Open Platform: Tokenizing Equity 24/7 With Real-Time Cap Table Visibility

Less developed but directionally interesting is Figure's Open platform, launched in February 2026, which tokenizes equity natively on the blockchain — starting with Figure's own shares. The capability enables 24/7 trading, peer-to-peer equity lending, and what Kgil described as real-time cap table transparency for issuers: the ability to see who holds your equity without waiting for quarterly 13F filings. While the practical institutional adoption timeline for tokenized equity remains uncertain, the infrastructure is live and Figure is using itself as the first test case, which is either a sign of conviction or a hedge against the chicken-and-egg problem that has historically slowed tokenization adoption.
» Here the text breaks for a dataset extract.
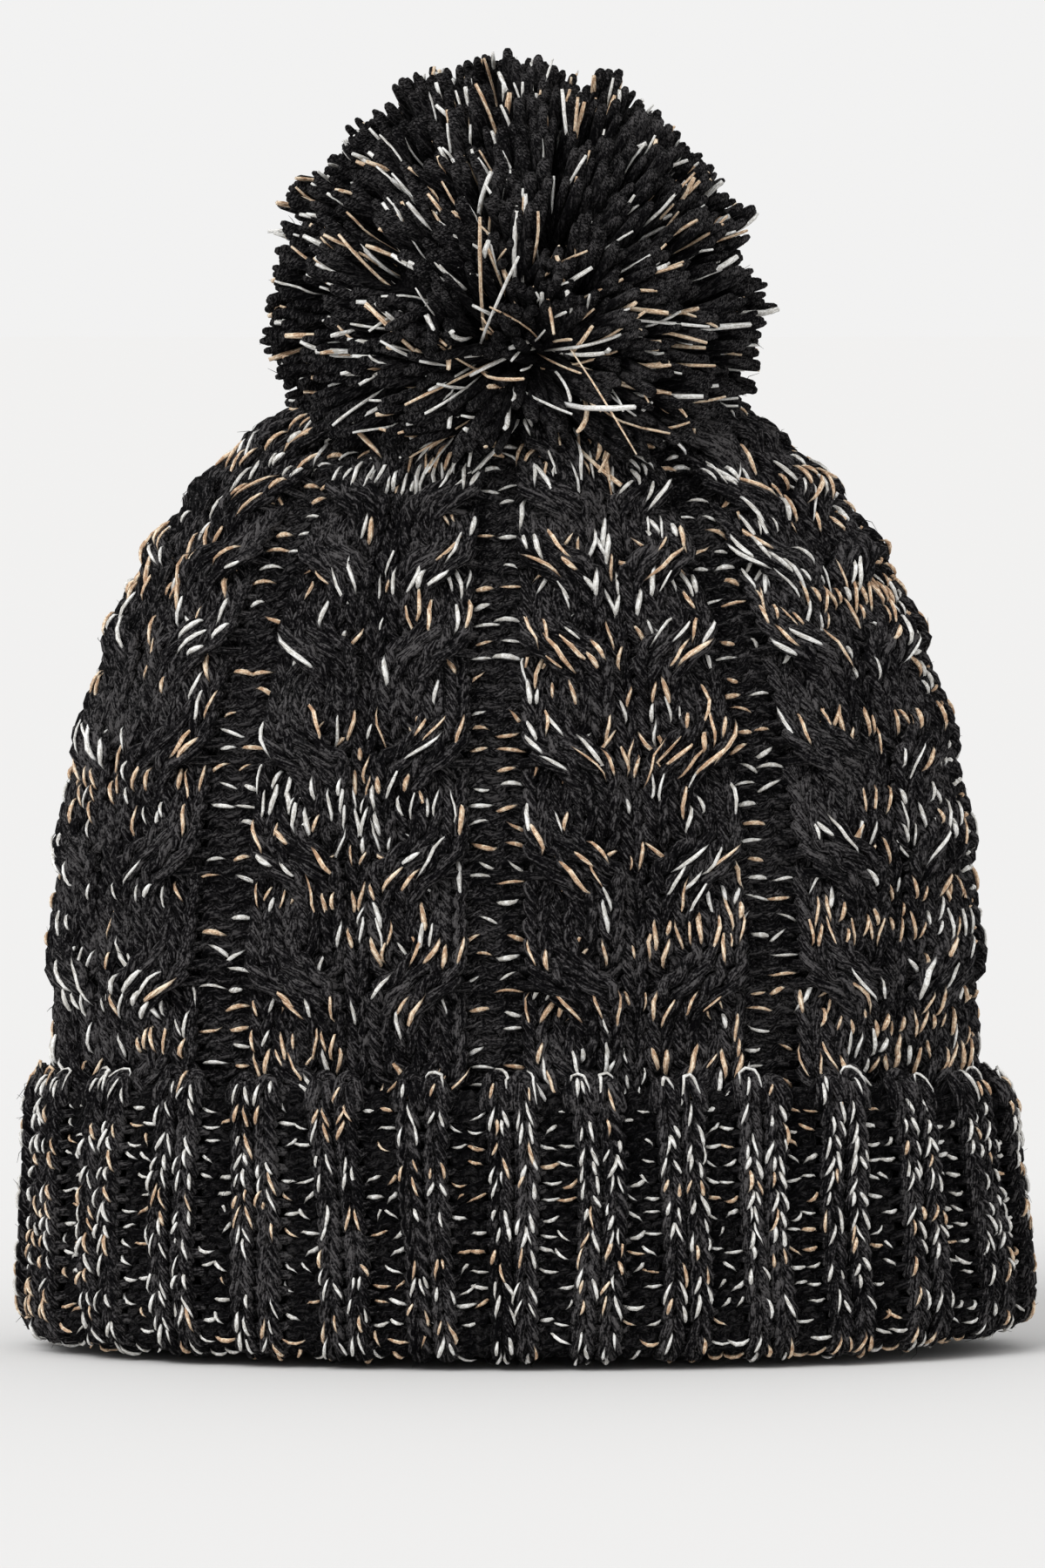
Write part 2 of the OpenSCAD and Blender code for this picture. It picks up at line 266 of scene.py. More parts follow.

Revenue Mix and Margin Trajectory

Kgil disclosed that ecosystem fees — the revenue Figure earns from volume processed through its marketplace rather than from originating and holding loans itself — already represent approximately 50% of total revenue. The stated goal is for that figure to become "the vast majority" of the revenue mix over the next several years, consistent with the platform-company margin profile the company is clearly targeting. At a 50% adjusted EBITDA margin today, Figure is already running at a level that most fintech companies spend years promising and rarely deliver. Kgil indicated that contribution margins on incremental marketplace volume are high, suggesting operating leverage should support margin expansion as Democratized Prime and additional asset classes are layered in. She declined to offer specific five-year financial targets but was unambiguous that profitability and high margins are expected to persist.

Regulatory Tailwinds, But Not Dependent on Them

Kgil was measured on the regulatory question, noting that "Figure has really thrived and grown in any regulatory environment or any administration." The company holds origination and servicing licenses across all U.S. states, operates a registered broker-dealer, and has received SEC acknowledgment on multiple products over the past several years — none of which required the current administration's more favorable posture toward tokenization. The tailwind from growing institutional awareness of tokenization and the pending stablecoin legislation is welcomed, but the underlying compliance infrastructure was built under less hospitable conditions. That regulatory durability, alongside the AAA securitization ratings and the state licensing footprint, constitutes a barrier to entry that the newer cohort of crypto-native real-world asset platforms has not yet had the time or the loan performance history to replicate.